▶ Given exercise: Scan the lines below; pull out those with "code".

▶ Information given:
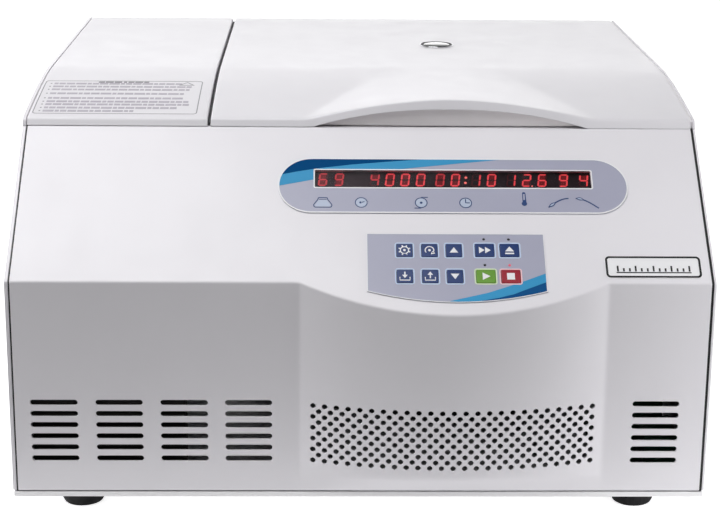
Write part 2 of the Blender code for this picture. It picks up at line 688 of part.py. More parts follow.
---
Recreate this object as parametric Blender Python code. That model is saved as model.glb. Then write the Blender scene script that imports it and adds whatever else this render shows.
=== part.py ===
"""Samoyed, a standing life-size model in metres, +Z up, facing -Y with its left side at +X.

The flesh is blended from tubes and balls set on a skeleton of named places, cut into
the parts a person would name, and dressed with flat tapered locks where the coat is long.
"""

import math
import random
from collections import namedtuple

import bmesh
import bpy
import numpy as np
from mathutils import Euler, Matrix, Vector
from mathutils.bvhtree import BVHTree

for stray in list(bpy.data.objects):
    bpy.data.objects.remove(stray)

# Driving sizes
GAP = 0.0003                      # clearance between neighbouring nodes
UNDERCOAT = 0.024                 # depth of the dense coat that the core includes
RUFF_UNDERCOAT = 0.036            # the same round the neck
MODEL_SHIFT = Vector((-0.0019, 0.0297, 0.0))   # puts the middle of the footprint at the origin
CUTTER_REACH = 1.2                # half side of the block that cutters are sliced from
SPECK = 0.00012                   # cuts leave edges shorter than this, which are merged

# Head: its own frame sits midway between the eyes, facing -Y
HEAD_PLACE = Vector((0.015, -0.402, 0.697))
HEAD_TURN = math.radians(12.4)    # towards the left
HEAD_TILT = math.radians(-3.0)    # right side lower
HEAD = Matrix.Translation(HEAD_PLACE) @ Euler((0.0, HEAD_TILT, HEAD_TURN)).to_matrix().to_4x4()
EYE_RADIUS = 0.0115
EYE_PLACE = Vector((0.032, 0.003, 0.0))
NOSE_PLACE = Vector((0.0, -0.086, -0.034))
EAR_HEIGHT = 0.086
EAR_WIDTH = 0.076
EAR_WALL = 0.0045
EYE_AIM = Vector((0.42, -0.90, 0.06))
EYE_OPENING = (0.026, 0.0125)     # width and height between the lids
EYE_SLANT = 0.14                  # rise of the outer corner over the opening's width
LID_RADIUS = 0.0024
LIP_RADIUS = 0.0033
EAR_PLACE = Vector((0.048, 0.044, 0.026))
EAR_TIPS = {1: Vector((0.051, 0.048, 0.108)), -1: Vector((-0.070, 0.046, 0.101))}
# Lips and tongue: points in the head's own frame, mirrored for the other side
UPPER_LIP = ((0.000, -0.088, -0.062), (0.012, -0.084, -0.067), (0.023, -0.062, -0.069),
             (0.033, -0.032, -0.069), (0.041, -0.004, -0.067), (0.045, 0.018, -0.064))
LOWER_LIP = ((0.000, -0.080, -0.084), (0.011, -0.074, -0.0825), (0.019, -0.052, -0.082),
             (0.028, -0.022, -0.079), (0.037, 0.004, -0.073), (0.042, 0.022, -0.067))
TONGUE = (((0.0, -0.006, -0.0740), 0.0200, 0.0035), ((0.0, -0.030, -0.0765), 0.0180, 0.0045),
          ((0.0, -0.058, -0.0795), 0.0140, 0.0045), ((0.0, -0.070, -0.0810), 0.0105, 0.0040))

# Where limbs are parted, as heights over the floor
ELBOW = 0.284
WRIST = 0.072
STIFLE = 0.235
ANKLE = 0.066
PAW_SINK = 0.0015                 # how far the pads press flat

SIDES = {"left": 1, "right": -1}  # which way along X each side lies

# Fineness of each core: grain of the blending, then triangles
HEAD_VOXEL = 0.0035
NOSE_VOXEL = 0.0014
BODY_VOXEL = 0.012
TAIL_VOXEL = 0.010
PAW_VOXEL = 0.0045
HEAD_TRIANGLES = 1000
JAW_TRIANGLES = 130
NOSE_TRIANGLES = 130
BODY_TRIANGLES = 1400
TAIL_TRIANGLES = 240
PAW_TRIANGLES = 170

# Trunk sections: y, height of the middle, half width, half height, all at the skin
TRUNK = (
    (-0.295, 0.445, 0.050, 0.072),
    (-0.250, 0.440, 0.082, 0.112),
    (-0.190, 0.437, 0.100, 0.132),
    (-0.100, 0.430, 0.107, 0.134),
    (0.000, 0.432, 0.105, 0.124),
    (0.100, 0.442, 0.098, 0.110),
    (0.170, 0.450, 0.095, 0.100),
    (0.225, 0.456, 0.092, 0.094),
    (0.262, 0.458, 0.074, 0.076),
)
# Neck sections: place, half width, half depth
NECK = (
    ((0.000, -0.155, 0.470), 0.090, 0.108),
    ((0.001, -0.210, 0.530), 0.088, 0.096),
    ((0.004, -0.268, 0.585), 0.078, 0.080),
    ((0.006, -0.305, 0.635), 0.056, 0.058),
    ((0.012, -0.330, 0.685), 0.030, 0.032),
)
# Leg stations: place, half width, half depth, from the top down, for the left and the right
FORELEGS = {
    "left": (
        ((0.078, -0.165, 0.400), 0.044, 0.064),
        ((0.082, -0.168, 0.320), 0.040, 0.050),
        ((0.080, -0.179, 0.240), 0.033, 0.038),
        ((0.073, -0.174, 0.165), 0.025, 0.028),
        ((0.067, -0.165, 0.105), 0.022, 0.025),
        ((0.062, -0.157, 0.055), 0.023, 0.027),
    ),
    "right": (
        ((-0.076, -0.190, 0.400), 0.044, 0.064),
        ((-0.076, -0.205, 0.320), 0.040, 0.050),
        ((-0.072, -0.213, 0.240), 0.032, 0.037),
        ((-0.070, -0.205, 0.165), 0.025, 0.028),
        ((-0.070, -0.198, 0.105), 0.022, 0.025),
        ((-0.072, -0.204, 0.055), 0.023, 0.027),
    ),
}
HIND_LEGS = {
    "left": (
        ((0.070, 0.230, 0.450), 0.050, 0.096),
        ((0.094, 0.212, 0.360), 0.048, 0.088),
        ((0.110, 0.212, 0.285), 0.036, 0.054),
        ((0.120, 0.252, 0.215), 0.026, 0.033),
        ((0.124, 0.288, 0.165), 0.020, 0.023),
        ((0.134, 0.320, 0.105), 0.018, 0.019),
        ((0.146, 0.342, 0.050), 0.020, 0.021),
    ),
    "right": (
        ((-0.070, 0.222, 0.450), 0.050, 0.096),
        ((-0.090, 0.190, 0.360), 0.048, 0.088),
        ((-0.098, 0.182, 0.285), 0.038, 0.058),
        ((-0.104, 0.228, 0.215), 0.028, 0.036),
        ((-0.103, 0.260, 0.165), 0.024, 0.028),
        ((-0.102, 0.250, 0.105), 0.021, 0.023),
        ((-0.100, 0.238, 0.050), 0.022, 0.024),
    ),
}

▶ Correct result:
Write part 2 of the Blender code for this picture. It picks up at line 688 of part.py. More parts follow.
Recreate this object as parametric Blender Python code. That model is saved as model.glb. Then write the Blender scene script that imports it and adds whatever else this render shows.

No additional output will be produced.